In 1890, Latta announced his plans to create the city’s first residential development just to the south of Charlotte’s Center City. What Latta proposed was more than a 400-acre plot of land featuring a park, pond, pavilions and residences. The new Dilworth community not only sought to remain devoid of any sign of industrialization, but, according to Brain Sturm’s “The Evolution of Green Space…” the development was intended to cultivate “those sweet emblems of fragrant nature the rose and the flower.” Future developments like Myers Park and Freedom Park would shortly ensue.
As the United States began its transition from a rural, agrarian society to urban metropolitan regions, a totally new ecosystem evolved which is the cityscape. A densely populated city core mixed with business, leisure and luxury created a home for a majority of the world’s population. Once these urban roots were planted, many lost their contact, knowledge and appreciation of nature and all of its positive impacts. Latta wanted to incorporate the open space of the natural environment into residential developments to reestablish mankind’s connection to the landscape. Realizing the benefits of environmental and human interactions without the harmful effects of industry became the pervasive model of Latta’s suburban planning ethos. According to Don Gill and Penelope Bonnett’s “Nature in the Urban Landscape” Edward Latta’s view for suburban development was seen as a deliberate integration of choice elements of the natural and the urban. If he could not completely exile the influence of industrialism, he could open spaces within an urban region to help mesh these two forces. This “mesh” according to Gill and Bonnett has a three-fold function: one is the psychological benefit to those with access by providing an appealing environment to one’s senses; another is that an urban landscape can properly develop and shape itself around it; finally, an open green space within the city helps “protect natural landscape features which are essential contributors to the ecological stability of any region.”
Adam Rome’s “Bulldozer in the Countryside” breaks down this third aspect even further. Engineers and conservation officials state that open green spaces and natural areas can compensate for the amount impervious hardscape within the city.
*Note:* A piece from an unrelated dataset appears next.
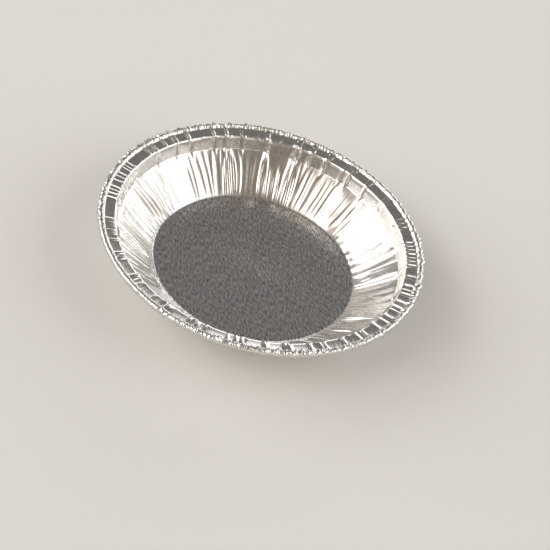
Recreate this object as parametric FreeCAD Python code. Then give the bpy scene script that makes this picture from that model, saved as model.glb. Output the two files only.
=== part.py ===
import FreeCAD, Part
import math
import os

# Shallow round pie tin pressed from one sheet of thin foil, in millimetres.
# The origin is the middle of the underside, on the table, with +Z up.

# driving dimensions
foil = 0.08                     # thickness of the sheet
rim_diameter = 127.0            # over the outside of the rolled edge
overall_height = 20.6           # table to the top of the rolled edge
roll_diameter = 2.2             # outside of the hollow rolled edge
roll_opening = 45.0             # degrees left open between the free edge and the lip
roll_flats = 10                 # short straight stretches that make the round of the roll
lip_diameter = 114.0            # where the flat lip turns down into the shoulder
lip_rise = 0.6                  # the lip climbs this much on its way out to the roll
lip_bend = 0.5                  # radius of the bend from the shoulder to the lip
bend_flats = 2                  # short straight stretches that make that bend
shoulder_height = 6.1           # steep plain band under the lip
shoulder_diameter = 111.5       # at the foot of that band
ledge_width = 0.3               # flat left between the pleats and the shoulder
base_diameter = 80.0            # where the pleated wall meets the flat base
pleats = 120                    # folds round the wall
pleat_depth_top = 0.8           # how far a fold reaches in and out at the top
pleat_depth_base = 0.3          # the same at the bottom corner
pleat_unevenness = 0.5          # share by which neighbouring folds differ
panel_rise = 0.15               # how far the middle panel of the base is raised
panel_slope_width = 1.2         # width of the faint step round the panel
resting_ring_width = 3.8        # flat ring between that step and the wall, which carries the tin

# sizes that follow from them
rim_radius = rim_diameter / 2
roll_radius = roll_diameter / 2
roll_centre_radius = rim_radius - roll_radius
roll_centre_height = overall_height - roll_radius
lip_radius = lip_diameter / 2
lip_height = roll_centre_height - lip_rise
shoulder_radius = shoulder_diameter / 2
ledge_height = lip_height - shoulder_height
fold_outer_top = shoulder_radius - ledge_width
fold_inner_base = base_diameter / 2
fold_outer_base = fold_inner_base + pleat_depth_base
panel_diameter = base_diameter - 2 * (resting_ring_width + panel_slope_width)
panel_radius = panel_diameter / 2
folds = 2 * pleats

# slopes of the straight stretches of the section, measured from level
wall_slope = math.atan2(ledge_height, fold_outer_top - fold_outer_base)
shoulder_slope = math.atan2(shoulder_height, lip_radius - shoulder_radius)
lip_slope = math.atan2(lip_rise, roll_centre_radius - roll_radius - lip_radius)
panel_slope = math.atan2(panel_rise, panel_slope_width)

axis_point = FreeCAD.Vector(0, 0, 0)
axis = FreeCAD.Vector(0, 0, 1)


def section_point(radius, height):
    return FreeCAD.Vector(radius, 0, height)


def along(start, slope, distance):
    return start + section_point(math.cos(slope), math.sin(slope)) * distance


def above(start, slope, distance):
    # a step square to a line of this slope, to its upper side
    return start + section_point(-math.sin(slope), math.cos(slope)) * distance


def round_stretch(centre, radius, start_angle, end_angle, flats):
    # points on a circle: the short flats between them leave it by less than half the foil
    turn = (end_angle - start_angle) / flats
    return [along(centre, start_angle + turn * number, radius) for number in range(flats + 1)]


def circle(radius, height):
    return Part.Wire(Part.makeCircle(radius, FreeCAD.Vector(0, 0, height)))


def ring_face(outline, opening):
    return Part.makeFace([outline, opening], "Part::FaceMakerBullseye")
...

These areas act as a sponge for runoff helping to reduce the need for extensive and costly public works. Trees and plant life help to remove some of the harmful pollutants in the air caused by surrounding industries while providing relief from the monotony of post-war sprawl. In addition, green spaces provide a buffer between other developments instilling a sense of community and belonging among the residents. Also, public green spaces are dynamic in function and are less costly to the citizens of the area providing a more desirable landscape. Although many positive physical and psychological impacts of green space may not have been realized during Latta’s time, he adamantly believed the natural environment should be apart of the daily human interaction.
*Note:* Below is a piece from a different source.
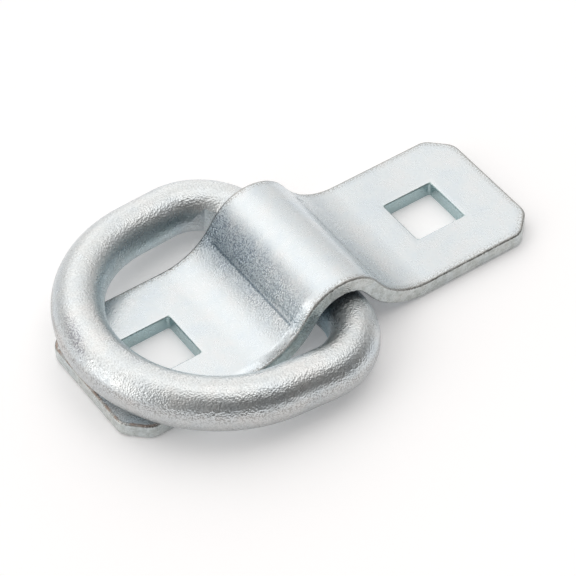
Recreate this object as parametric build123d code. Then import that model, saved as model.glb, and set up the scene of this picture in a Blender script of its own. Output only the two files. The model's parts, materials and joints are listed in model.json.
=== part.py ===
from build123d import *
import math
import os

# Bolt-on D ring tie-down: a forged D ring held to the deck by a pressed flat-bar saddle.
# Millimetres. +X runs along the saddle, +Y across it, +Z up from the deck.
# The origin is on the deck, midway between the two bolt holes.

# Saddle: flat bar cut to length, its rim softened by blanking and tumbling
strap_width = 38.1
strap_length = 111.6
strap_thickness = 3.85
edge_roll = 0.6
end_chamfer_along = 5.3
end_chamfer_across = 5.2
end_corner_radius = 4.0

# Hump over the ring's straight side; height and radius are measured inside the metal
hump_height = 14.1
hump_radius = 7.55
leg_slope = 56.0
foot_radius = 15.6

# Crease that the press leaves across each leg, high on the foot's curve
crease_turn = 49.1
crease_depth = 0.35
crease_half_width = 1.8
crease_length = 31.0
crease_fade = 2.5

# Square holes for carriage bolts
hole_pitch = 73.1
hole_side = 13.3
hole_corner_radius = 0.7
hole_roll = 0.45

# D ring: round rod, drawn flat with its straight side on the Y axis and its bow towards -X.
# The bow's own radius follows from the sides' length and lean.
rod_diameter = 12.0
ring_bar_half = 17.5
ring_corner_radius = 13.65
ring_side_length = 9.78
ring_side_lean = 4.07

# Flats that the forging tool leaves inside the two corners of the D
flat_along_bar = 3.9
flat_along_side = 5.6
flat_bar_inset = 1.9
flat_side_inset = 1.05
flat_run_out = 0.3

# How the loose ring lies in the saddle
floor_gap = 0.1
rest_gap = 0.15
ring_slide = 0.65
ring_offset = 1.1
ring_yaw = 2.1

rod_radius = rod_diameter / 2
bar_height = rod_radius + floor_gap


def bend_corners(lift):
    """Corner points of the bar's side view, lift above its underside, before bending radii."""
    slope = math.radians(leg_slope)
    apex = hump_height - hump_radius + (hump_radius + lift) / math.cos(slope)
    foot = (apex - lift) / math.tan(slope)
    half_length = strap_length / 2
    return [(-half_length, lift), (-foot, lift), (0, apex), (foot, lift), (half_length, lift)]


def strap_profile():
    """Side view of the pressed bar: two parallel outlines with tangent bends."""
    under_radii = [foot_radius + strap_thickness, hump_radius, foot_radius + strap_thickness]
    over_radii = [foot_radius, hump_radius + strap_thickness, foot_radius]
    with BuildSketch(Plane.XZ) as profile:
        with BuildLine():
            under = FilletPolyline(*bend_corners(0), radius=under_radii)
            over = FilletPolyline(*bend_corners(strap_thickness), radius=over_radii)
            Line(under @ 0, over @ 0)
            Line(under @ 1, over @ 1)
        make_face()
    return profile.sketch


def strap_outline():
    """Plan view of the bar: a rectangle with its four corners cut and softened."""
    half_length = strap_length / 2
    half_width = strap_width / 2
    corner = [
        (half_length, half_width - end_chamfer_across),
        (half_length - end_chamfer_along, half_width),
    ]
    loop = corner + [(-x, y) for x, y in reversed(corner)]
    loop += [(-x, -y) for x, y in loop]
    with BuildSketch() as outline:
        with BuildLine():
            Polyline(*loop, close=True)
        make_face()
        fillet(outline.vertices(), end_corner_radius)
    return outline.sketch


def rim_edges(solid):
    """Edges all round the bar where its broad faces meet its cut walls."""
    end = strap_length / 2 - 0.01
    middle_height = strap_thickness / 2
    rim = []
    for edge in solid.edges():
        centre = edge.center()
        direction = edge.tangent_at(0.5)
        upright = abs(direction.Z) > 0.999 and abs(centre.Z - middle_height) < 0.01
        across = abs(direction.Y) > 0.999 and abs(centre.X) < end
        if not upright and not across:
            rim.append(edge)
    return rim


def crease_section(side, y, sink):
    """One V of the crease at y, its floor sunk below the leg's surface by sink."""
    turn = math.radians(crease_turn)
    foot = bend_corners(strap_thickness)[3][0]
    centre_x = foot + foot_radius * math.tan(math.radians(leg_slope) / 2)
    centre_z = strap_thickness + foot_radius
    curve_rise = crease_half_width**2 / (2 * foot_radius)
    arm = 1.5 * crease_half_width
    arm_rise = 1.5 * (crease_depth + curve_rise)
    corners = []
    for run, rise in ((-arm, arm_rise), (0, 0), (arm, arm_rise)):
        reach = foot_radius + sink - rise
        x = centre_x - reach * math.sin(turn) + run * math.cos(turn)
        z = centre_z - reach * math.cos(turn) - run * math.sin(turn)
        corners.append((side * x, y, z))
    return Face(Wire.make_polygon(corners, close=True))


def crease_tool(side):
    """Shallow valley across one leg that fades out before the bar's edges."""
    full = crease_length / 2
    end = full + crease_fade
    clear = -0.3
    stations = [(-end, clear), (-full, crease_depth), (full, crease_depth), (end, clear)]
    return loft([crease_section(side, y, sink) for y, sink in stations], ruled=True)


def square_hole(x):
    """Punched square hole, cut clear through the pad at x."""
    with BuildSketch(Plane((x, 0, -strap_thickness))) as square:
        RectangleRounded(hole_side, hole_side, hole_corner_radius)
    return extrude(square.sketch, 3 * strap_thickness)


def hole_mouth(solid, x):
    """Edges of the square hole at x on the upper face, which the punch pulls down."""
    reach = hole_side / 2 + 0.1
    mouth = []
    for edge in solid.edges():
        centre = edge.center()
        level = abs(edge.tangent_at(0.5).Z) < 0.01 and centre.Z > strap_thickness / 2
        if level and abs(centre.X - x) < reach and abs(centre.Y) < reach:
            mouth.append(edge)
    return mouth


def saddle_bracket():
    """The pressed saddle, in one piece of flat bar."""
    bar = extrude(strap_profile(), strap_width, both=True)
    blank = extrude(strap_outline(), hump_height + 2 * strap_thickness)
    saddle = bar & blank
    saddle = fillet(rim_edges(saddle), edge_roll)
    for side in (-1, 1):
        hole_x = side * hole_pitch / 2
        saddle -= crease_tool(side)
        saddle -= square_hole(hole_x)
        saddle = fillet(hole_mouth(saddle, hole_x), hole_roll)
    return saddle


def ring_bow():
    """Radius of the D's bow and the distance of its centre from the bar, met by both sides."""
    lean = math.radians(ring_side_lean)
    start_along = ring_corner_radius * (1 + math.sin(lean))
    start_across = ring_bar_half + ring_corner_radius * math.cos(lean)
    end_along = start_along + ring_side_length * math.cos(lean)
    end_across = start_across - ring_side_length * math.sin(lean)
    radius = end_across / math.cos(lean)
    return radius, end_along - radius * math.sin(lean)


def ring_path():
    """Centreline of the D: bar, two corner arcs, two short leaning sides and the bow."""
    turn = 90 + ring_side_lean
    bow_radius, bow_offset = ring_bow()
    with BuildLine() as path:
        Line((0, -ring_bar_half), (0, ring_bar_half))
        left = CenterArc((-ring_corner_radius, ring_bar_half), ring_corner_radius, 0, turn)
        bow = CenterArc((-bow_offset, 0), bow_radius, turn, 360 - 2 * turn)
        right = CenterArc((-ring_corner_radius, -ring_bar_half), ring_corner_radius, -turn, turn)
        Line(left @ 1, bow @ 0)
        Line(bow @ 1, right @ 0)
    return path.wire()


def corner_flat(side):
    """Upright prism that trims the inside of one corner of the D to smooth flats."""
    bar_line = -rod_radius
    side_line = ring_bar_half + ring_corner_radius - rod_radius
    points = [
        (bar_line, ring_bar_half),
        (bar_line, side_line - flat_along_bar),
        (bar_line - flat_bar_inset, side_line - flat_side_inset),
        (bar_line - flat_along_side, side_line - flat_run_out),
        (-ring_corner_radius, side_line - flat_run_out),
        (-ring_corner_radius, ring_bar_half),
    ]
    with BuildSketch(Plane((0, 0, -rod_radius))) as plan:
        with BuildLine():
            Polyline(*[(x, side * y) for x, y in points], close=True)
        make_face()
    return extrude(plan.sketch, rod_diameter)


def rest_tilt():
    """Degrees that the ring is tipped up where its bow lies on the pad's rim."""
    rim = strap_width / 2 - edge_roll
    bow_radius, bow_offset = ring_bow()
    contact = bow_offset + math.sqrt(bow_radius**2 - rim**2)
    climb = strap_thickness + rest_gap + rod_radius - bar_height
    return math.degrees(math.asin(climb / contact))


def d_ring():
    """The forged ring, lying loose in the saddle with its bow on one pad."""
    with BuildSketch(Plane.XZ) as section:
        Circle(rod_radius)
    ring = sweep(section.sketch, path=ring_path())
    for side in (-1, 1):
        ring -= corner_flat(side)
    in_saddle = Location((ring_slide, ring_offset, bar_height), (0, 0, ring_yaw))
    tipped_up = Location((0, 0, 0), (0, rest_tilt(), 0))
    return ring.moved(in_saddle * tipped_up)


pieces = {
    "saddle_bracket": saddle_bracket(),
    "d_ring": d_ring(),
}

os.makedirs("parts", exist_ok=True)
for name, piece in pieces.items():
    piece.label = name
    export_step(piece, f"parts/{name}.step")
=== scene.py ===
"""Looks of a bolt-on D ring tie-down: plated saddle and ring, floor, soft light and camera.

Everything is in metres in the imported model's frame: +X along the saddle, +Y across it, +Z up,
with the origin on the deck midway between the two bolt holes.
"""

import json
import logging
import math
from dataclasses import dataclass
from enum import Enum

import bpy
import numpy as np
from mathutils import Matrix, Vector

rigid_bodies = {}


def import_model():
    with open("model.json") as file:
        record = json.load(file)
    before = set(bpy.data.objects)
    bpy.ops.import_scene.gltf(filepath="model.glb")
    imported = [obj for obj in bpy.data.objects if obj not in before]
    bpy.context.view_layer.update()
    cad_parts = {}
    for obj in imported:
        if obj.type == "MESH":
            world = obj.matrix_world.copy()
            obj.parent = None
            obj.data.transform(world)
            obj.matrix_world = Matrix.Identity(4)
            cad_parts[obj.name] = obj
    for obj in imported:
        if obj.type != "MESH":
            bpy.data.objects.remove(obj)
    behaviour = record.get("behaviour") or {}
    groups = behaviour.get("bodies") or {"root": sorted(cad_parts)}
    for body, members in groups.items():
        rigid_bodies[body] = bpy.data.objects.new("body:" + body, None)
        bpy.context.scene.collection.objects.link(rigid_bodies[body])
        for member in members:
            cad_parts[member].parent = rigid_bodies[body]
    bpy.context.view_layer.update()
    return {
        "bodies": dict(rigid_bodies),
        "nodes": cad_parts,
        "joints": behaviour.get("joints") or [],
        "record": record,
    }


LOG = logging.getLogger("tie_down")
MM = 0.001

Socket = bpy.types.NodeSocket
Pair = tuple[float, float]
Triple = tuple[float, float, float]
Span = tuple[float, float]


class Grain(Enum):
    """How the steel's grain lies under the plating: its squeeze along each axis."""

    ROLLED = (0.8, 1.0, 1.0)
    BLASTED = (1.0, 1.0, 1.0)


@dataclass(frozen=True)
class Clouds:
    """A noise pattern: its main features' size in metres, its octaves and their weight."""

    size: float
    detail: float
    roughness: float = 0.5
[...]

A few decades after Latta proposed his new suburban plan, the city of Charlotte made changes to the Park and Recreation Commission. A couple years later the Great Depression set in. It is through this string of scenarios that green space and park development came to screeching halt for the next 20 years. Yet the development of recreational buildings continued. After the Depression and World Wars, parks and public green spaces began to be designed again throughout Charlotte’s landscape from privately funded parks to municipal allotments speckling the city. These designs of suburban development followed an industrialized, mass-produced style that permeated the area. These areas as indicated by the Charlotte-Mecklenburg Historic Landmarks Commission were not well received throughout history. Many of the parks and greeneries became plain and generic, without a recognizable aesthetic that represented the community where it was located. Failure to accommodate multiple functions of the green space caused these areas to become sub-par places to congregate and required further development and attention. Most developments had a primary focus throughout the 20th Century of maximizing profit. While Latta is believed to have maintained this similar motive, he also chose to provide vast green spaces within the developing community to provide a relief from the mundane everyday.
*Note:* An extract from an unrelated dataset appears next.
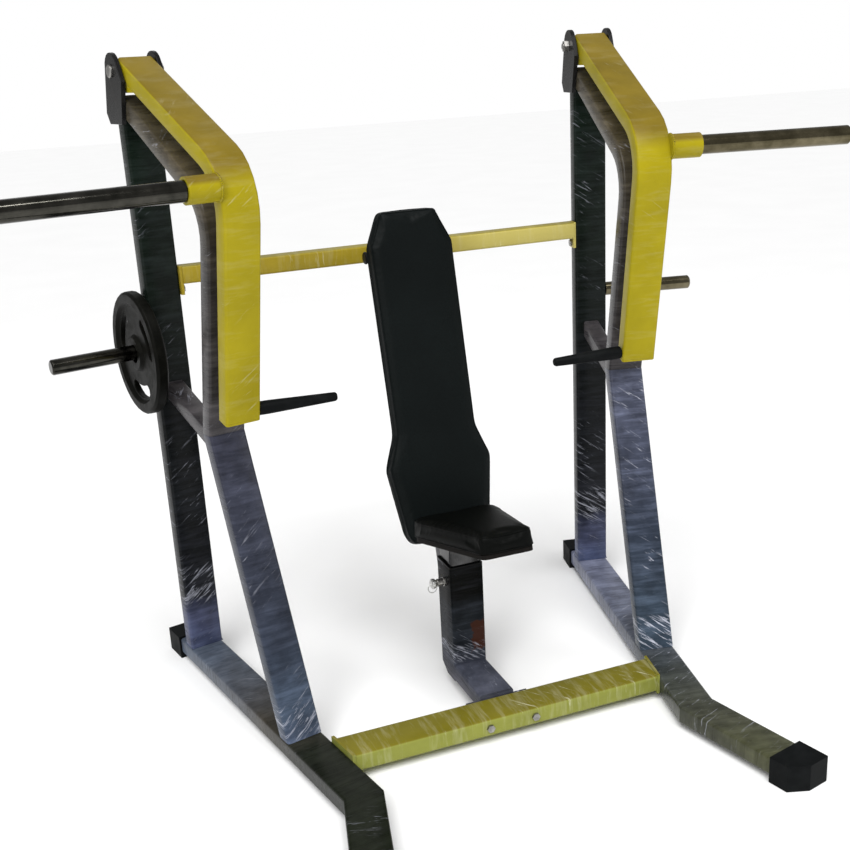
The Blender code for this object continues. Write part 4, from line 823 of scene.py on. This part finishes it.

Fast-forward now to present day Charlotte where the city continues to grow exponentially and there is now a discrepancy of adequate green spaces corresponding to the number of citizens in the region. The US Census Bureau states that with such growth there is always a conditional loss of natural vegetation. However, between the 1980’s and 2000’s alone the city saw the amount of impervious surfaces increase by 194% while tree cover dropped by 42%. Increasing runoff surfaces while decreasing natural pollution filters (i.e. natural environment), significantly inhibit growth and the health standards of the surrounding region. In fact, the Charlotte area is dangerously close to the “nonattainment” air quality levels. Reaching this level of air quality puts the city below the national standard while also losing government funding for roads and other projects. A significant loss of $6 billion like that would severely debilitate city growth and send the local economy into a tailspin in search of new ways for funding. This loss of green spaces eventually fails to create a gap between the everyday city-goer and the natural environment. The delicate mesh that Edwards Latta so fervently idealized becomes quickly replaced by mixed-use developments that only seek to maximize square footage and profit negating the use of parks and green spaces.
As seen in the example of Charlotte’s own Dilworth community by Edward Dilworth Latte himself, the focus during the city’s early emergence was one that concentrated on residential development, not merely aimed at providing affordable housing for all but incorporating a natural landscape into the suburban and city design. The mesh between the natural and built environment is an essential buffer that not only provides a beneficial sensorial experience but also positive health impacts for the human community and the natural areas in which they are situated. Even now when the effort to conserve the environment as a whole and go green is at the forefront of everyone’s mind there is a failure to look at the immediate context that is currently occupied and perform in it, the measures one would to a foreign environment. Edward Latta’s design of Dilworth provides a positive example for the delicate mesh of the suburban development and the natural environment as well as a precedent for the future of Charlotte’s growth.